We are also allowed to use numerical approaches, but given i'm looking for normal modes i think matrix is a way to go.
Anything would be helpful at this point, because i'm on the verge of just neglecting mixed parts and getting diagonal matrix from the equations alone.

2. Aug 23, 2016

### haruspex

Not sure you can assume this is the same for each spring. If they have different constants, the same relaxed length, yet equilibrium is in the centre than that says there is a relationship between the constants.
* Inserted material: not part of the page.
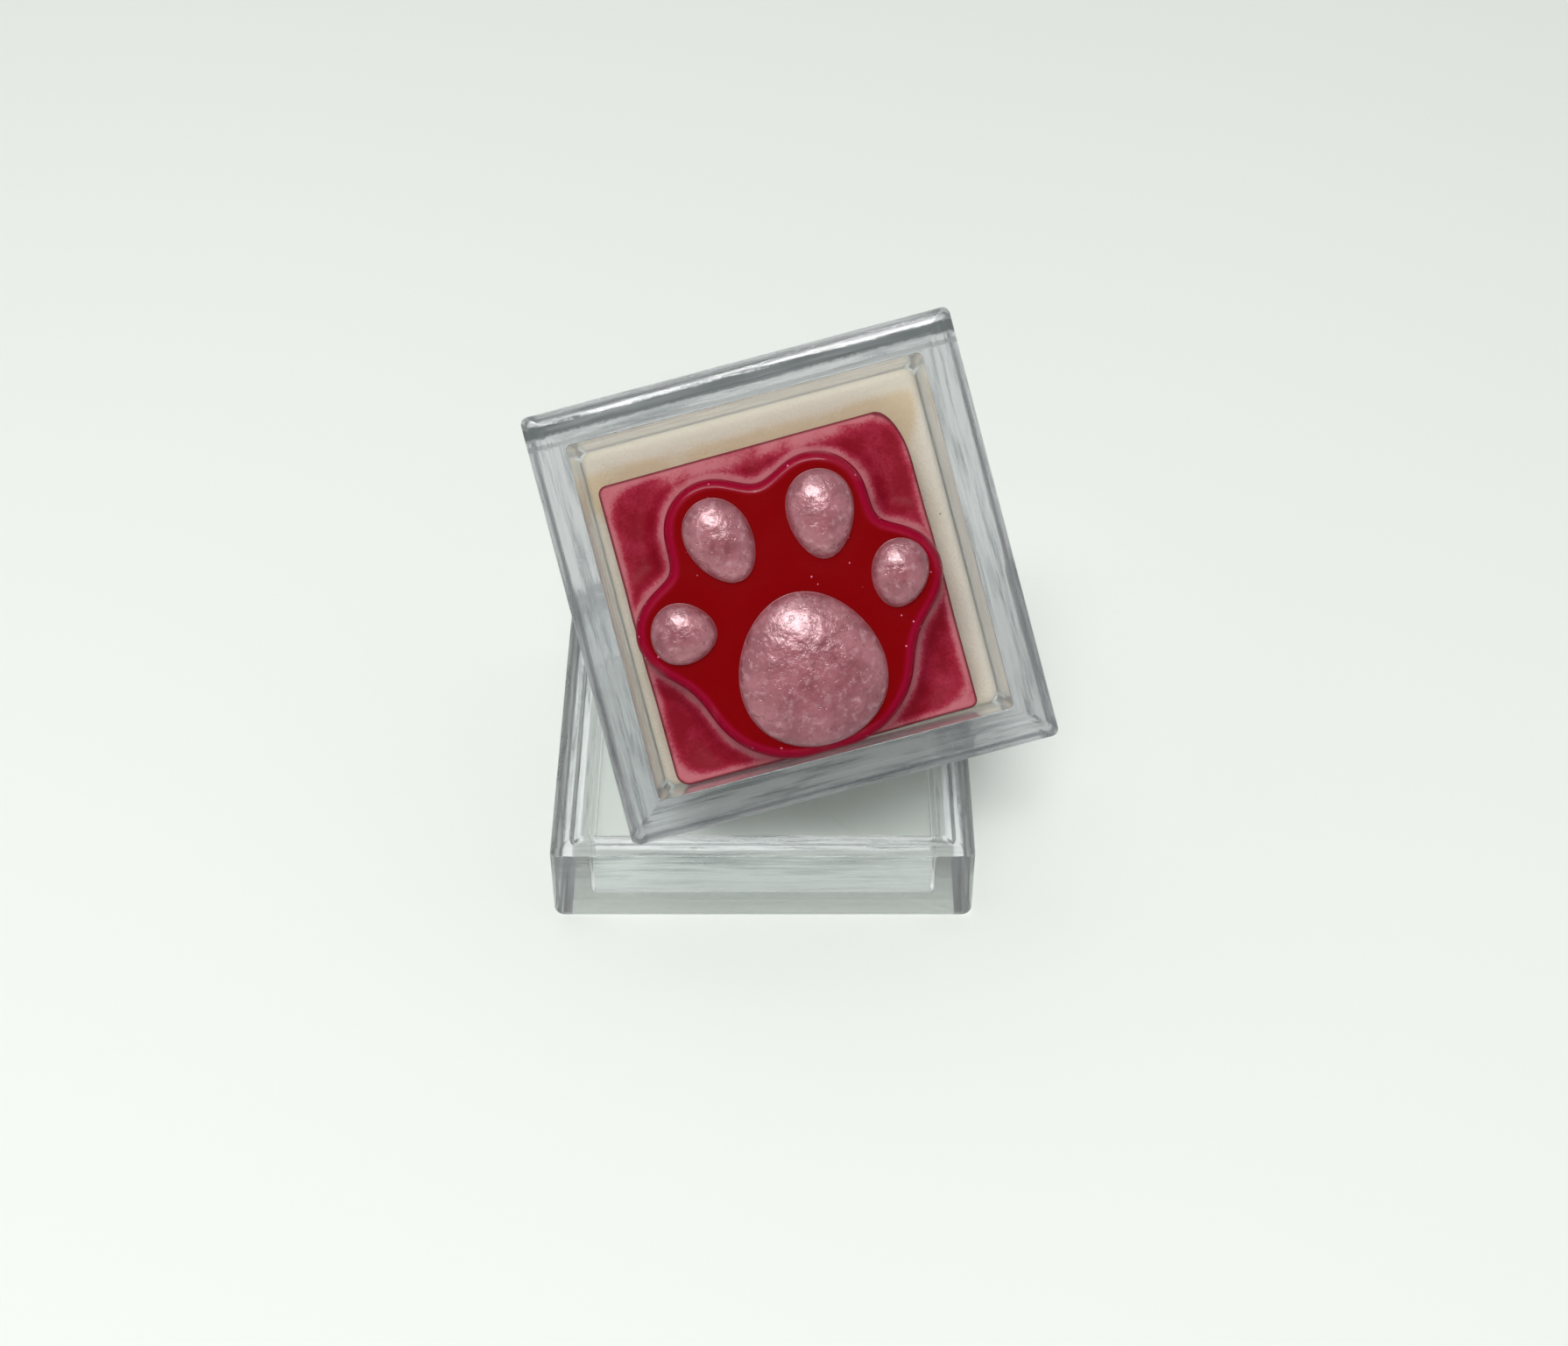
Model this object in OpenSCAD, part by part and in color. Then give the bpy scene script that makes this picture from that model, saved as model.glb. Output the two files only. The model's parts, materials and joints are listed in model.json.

So maybe they have different relaxed lengths, and the central position is where each spring exerts the same force.

3. Aug 25, 2016

### leialee

True, that is one of my problems - as you don't take into account gravity, are springs pre-stressed or not? if they are relaxed and same lenghts equilibrium is still in the center, but if they are pre-stressed then equlibrium (which the task says is in the center) gives you relationship between $k_1$ and $k_3$, $k_2$ and $k_4$, $k_5$ and $k_6$.
So, arm? Not sure anymore?

4. Aug 25, 2016

### leialee

Actually the task's instruction is scpecific: all springs have the same lenght and are not pre-stressed.

5. Aug 25, 2016

### haruspex

Ok. I realised later I was wrong to say it implied a relationship between the constants.

6. Aug 26, 2016

### haruspex

Since the forces equations look messy, I tried looking at potential energy instead.
I considered a small perturbation length s at angle θ to the X axis. I represent the corners of the octagon as being at distance R from the origin and at angles θI to the X axis.
Approximating as far as the s2 terms, when the fog clears I get $\frac{s^2}2\Sigma k_i\cos^2(\theta_i-\theta)$

7. Aug 26, 2016

### TSny

Yes, I think you are right to drop the nonlinear terms. So, you get a fairly trivial solution.

8. Sep 3, 2016

### leialee

Thank you all, i solved this later on - i did drop nonlinear terms and that was it.